Tuesday, December 18, 2007

Jihadinets

A look at the Jihadis next weapon of choice: the internet.
FROM COUNTERRORISMBLOG.ORG
Jihadinets
By Roderick Jones
This piece was co-authored with Michael Schrage who is senior advisor to the MIT Security Studies program and a Sloan School adjunct lecturer.

Terrorists are early adopters of new technologies - especially if they're cheap and easy to acquire. Al-Qaeda's global embrace of the Internet was no surprise. The virtual world of jihadi chat rooms, online recruitment and networked proliferation of deadly terrorist techniques has entered the public consciousness. No serious security observer now doubts that radical Islamist groups are adept at exploiting online environments. Therefore, the most visible recent advances in the realm of online collaboration -virtual worlds and social networking sites - will likely be adapted for use by extremists. The benefits these platforms provide for military training and operational command & control sharing are clear. The inevitable adoption of these systems by extremists will likely mirror past online developments: quiet experimentation across a number of platforms and mainstream systems, followed by the creation of password-protected digital enclaves that incubate future destruction.
The real-world Afghanistan may be gone as a terrorist training safe-haven but creating virtual Afghanistans is literally and figuratively child's play. From the Provisional IRA to al-Qaeda terrorists have traditionally relied on pliant host governments to conduct their necessary face-to-face training. That may no longer be necessary. Geographically dispersed terrorist groups could easily come together to learn the complex technical tradecraft of terror, such as bomb making - but within a virtual environment. Training camps have also traditionally played a significant role in terrorist movements, by indoctrinating recruits into their new cause.
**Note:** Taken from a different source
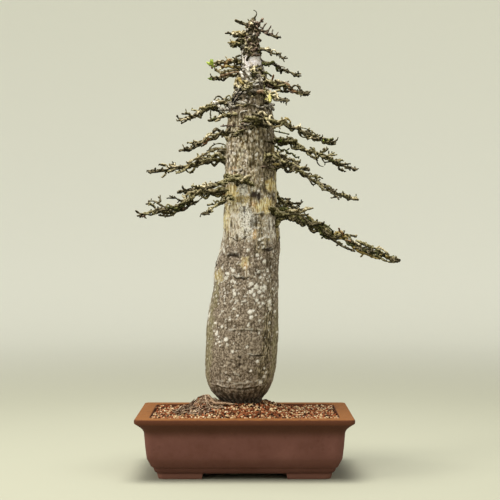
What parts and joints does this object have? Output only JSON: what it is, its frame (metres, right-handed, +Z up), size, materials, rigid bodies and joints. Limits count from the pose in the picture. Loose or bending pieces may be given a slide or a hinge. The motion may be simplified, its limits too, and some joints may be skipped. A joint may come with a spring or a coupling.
{
  "type": "potted elephant tree",
  "caption": "Bonsai-trained elephant tree with a swollen, tapering bare trunk and knotted leafless limbs, in an oblong footed clay tray of grit.",
  "frame": {"origin": "under the middle of the whole plant's bounding box, on the plane that the tray's feet stand on", "axes": "+Z up along the trunk, X along the tray's long side, -Y towards the viewer's side of the plant"},
  "size_m": [0.5342, 0.3636, 0.9492],
  "materials": {
    "clay": "unglazed matt red-brown clay",
    "grit": "loose grit of crushed clay, bark and pumice",
    "trunk_bark": "rough grey-brown bark with pale lichen",
    "limb_bark": "knotted brown bark",
    "twig_bark": "fine dark twigs"
  },
  "bodies": {
    "root": {"pot": "clay", "soil": "grit", "trunk": "trunk_bark", "crest_back_twigs": "twig_bark", "crest_left_low_twigs": "twig_bark", "crest_left_twigs": "twig_bark", "crest_right_twigs": "twig_bark", "crown_front_twigs": "twig_bark", "front_left_bough": "limb_bark", "front_left_twigs": "twig_bark", "front_right_bough": "limb_bark", "front_right_twigs": "twig_bark", "high_back_bough": "limb_bark", "high_back_twigs": "twig_bark", "high_front_twigs": "twig_bark", "high_left_bough": "limb_bark", "high_left_front_twigs": "twig_bark", "high_left_twigs": "twig_bark", "high_right_bough": "limb_bark", "high_right_twigs": "twig_bark", "leader_twigs": "twig_bark", "low_back_bough": "limb_bark", "low_back_twigs": "twig_bark", "low_left_bough": "limb_bark", "low_left_front_twigs": "twig_bark", "low_left_twigs": "twig_bark", "low_right_back_bough": "limb_bark", "low_right_back_twigs": "twig_bark", "low_right_bough": "limb_bark", "low_right_twigs": "twig_bark", "mid_back_bough": "limb_bark", "mid_back_twigs": "twig_bark", "mid_left_back_twigs": "twig_bark", "mid_left_bough": "limb_bark", "mid_left_twigs": "twig_bark", "mid_right_back_twigs": "twig_bark", "mid_right_bough": "limb_bark", "mid_right_twigs": "twig_bark", "neck_back_twigs": "twig_bark", "neck_front_right_twigs": "twig_bark", "neck_front_twigs": "twig_bark", "neck_left_back_twigs": "twig_bark", "neck_left_twigs": "twig_bark", "neck_right_back_twigs": "twig_bark", "neck_right_bough": "limb_bark", "neck_right_twigs": "twig_bark", "shoulder_back_bough": "limb_bark", "shoulder_back_twigs": "twig_bark", "shoulder_front_right_twigs": "twig_bark", "shoulder_front_twigs": "twig_bark", "shoulder_right_bough": "limb_bark", "shoulder_right_twigs": "twig_bark", "tip_left_twigs": "twig_bark", "upper_back_bough": "limb_bark", "upper_back_twigs": "twig_bark", "upper_mid_left_bough": "limb_bark", "upper_mid_left_twigs": "twig_bark", "upper_mid_right_bough": "limb_bark", "upper_mid_right_twigs": "twig_bark"}
  },
  "joints": []
}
This essential discourse will be replicated, virtually across voice-enabled worlds. Systems such as the virtual world Second Life are unlikely to be used in this way, as potential jihadis will seek to operate behind private protected systems. However, password protected environments do become compromised over time as the monitoring of jihadi forums by the SITE Institute clearly shows. Unfortunately, terror has a dangerously clever and elusive option. A practical and shockingly accessible pathway to this future exists today. The same criminal gangs that use 'malware' and ‘spybots’ that secretly ‘recruit’ tens of thousands of unsuspecting home PCs and laptops into digital ‘zombies’ will ultimately become subcontractors to terror. Untraceably cheap and disposable 'just-in-time' virtual worlds that fuse the benefits of virtual worlds like Second Life with the criminal effectiveness of zombie botnets are inevitable. They will be where tomorrow's bin Ladens educate, train and coordinate their aspiring killers.